Look at verse 18. He’s building on what he said: “while we look not at the things which are seen, but at the things which are not seen; for the things which are seen are temporal, but the things which are not seen are eternal.” What an incredible verse. Most people are living in what they think is the obvious and they’re missing the actual. They don’t have the big picture.

There was a football announcer for the University of Georgia. Being on the radio he was the eyes of the people who couldn’t see the game and so he would say to them, “Now, get the picture. Get the picture.” And he would draw the bigger picture of what’s going on in the game. Not that particular play but he would look at the whole picture of the game.

This is exactly what happens when you develop that pattern. You start looking at the unseen. Most of us get so hung up in the temporal, the obvious, we miss the actual. We miss what God is doing. We’re always, “Oh, no, what am I going to do about this. What am I going to do about that,” instead of saying, “God is in control. Now what is He up to in the bigger picture?” Each of the contrasts that we have looked at in 16, 17, and 18 build upon each other.

When we pursue the eternal instead of the temporary, the inner man being renewed, the outer man decaying, it affects our perception of life. And we begin to grasp, “Hey, wait a minute, this pain is only momentary. It’s producing something that is eternal.” And then that pattern sets in and we start looking at the unseen, not the things that are seen. What’s God doing in America today? Everybody is scared to death of things. There are some people more afraid of losing their Social Security than they are of the world going to hell. What’s God doing in the bigger picture?

What happened on 9-11? I don’t know, but what’s God up to? What’s He trying to do to wake up a nation? What’s the unseen thing that’s there? Paul in continuing his thought from verse 17 says again, “while we look not at the things which are seen.” Now the word “look” there is not to take a glance. He doesn’t say, “I glanced over and looked at something else.” It’s the word that means to fix your gaze upon something. It’s the word skopeo. It’s the word we get the word “scope” from. It means to spy out, to closely observe.

You ask any hunter. When you get what you’re looking for, you fix your eyes upon it and that’s the word that’s used here: skopeo. He’s looking at, fixing your eyes upon the things that are unseen. Paul is saying that anything you can see, touch, and feel, is only temporary. If you ever studied the book of James, it says everything you pursue after once you get it, you realize it has you. Have you ever noticed that? Go out and buy something: it’s got you. You’re either going to have to clean it, fill it up full of gas, you’re going to have to do something. It’s got you; it owns you. That’s the way it works: anything. It won’t last. Affliction was only momentary; it would not last. But that which cannot be seen, that which God is doing, through that which you’re going through, that’s eternal. We must fix our eyes upon that.

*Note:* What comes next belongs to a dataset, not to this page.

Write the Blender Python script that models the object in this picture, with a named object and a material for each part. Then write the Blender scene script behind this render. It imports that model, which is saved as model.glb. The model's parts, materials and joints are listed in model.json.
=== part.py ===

So in conquering the fear of death—and this is just the beginning of these messages. I can’t wait until the next one. I thought I’d get into chapter 5 but I couldn’t quite make it—we must begin by pursuing the eternal, not the temporal so that we might have the proper perception of the pain and the suffering in this life to realize that it’s only momentary and it’s a light affliction compared to the eternal weight in glory, and that will develop a pattern. It will stop getting so messed up with the things we can see and start fixing our gaze on the things that are unseen. What God is doing in the bigger picture.

So in closing today I want to ask you a question. Are you living for the dot or are you living for the line? Do you know how to tell if somebody has lived for the line instead of the dot? When you die, it will tell you more about your life and the way you lived than anything else. It’s the way you die. I haven’t been there, so I don’t know yet. I’ve tried to teach my children how to live and one of these days perhaps God will give me the opportunity to teach them how to die: by trusting and focusing on Christ.

R. G. Lee was the pastor of Belleview Baptist Church in Memphis, Tennessee. It was a large church in his day. He preached a lot of great sermons; probably preached on heaven more than any preacher ever that’s recorded. Others may have, but that’s recorded. And they said when he died—his wife had died several years before and I think I’ve got the story right—his daughter was there with him in another room and he cried out, “Honey! Honey! Come here, come here.” And she ran in thinking, “He’s fallen, something’s happened.” And he was looking at the unseen, which she could not see. And he said, “Oh, honey, look, look. There’s Mama.” That was his wife that had gone on several years before. And then he said, “Oh, there’s Jesus. Honey, heaven is so beautiful. I’ve preached on it all these years. I’ve never done it justice. Oh, how beautiful.” And with those words he went right on to be with the Lord Jesus Christ.

He died the way he lived. You know how a person is living when he faces death. If he’s afraid of it, he’s living in the temporal and not the eternal, because God, who gives saving grace, and God who gives living grace, gives dying grace. He’ll take us right on through. One of these days, my prayer is for my life, to live so close to Him—and I’m being renewed, I’ve got a long way to go—but I’d love to get to the place that I’m living so close to Him that He could say to me in the midst of the pain and the suffering, “Wayne, you’re a lot closer to My house than you are to yours. Come on over, supper is ready.”

It’s just a transition from here to there. What are we afraid of? I’ll tell you what’s wrong. We’re living in the temporal and not the eternal. And everything breaks down from that point on. There are too many ties to what this world offers. We’re not living in the eternal.

Where my heart is broken, we have needs in this world, in our church, and we’ve got people getting all they can, canning all they get, and sitting on the can and poisoning the rest. Why? Because they’ve got to live in this world. They have not yet understood that we live in another world that’s forever.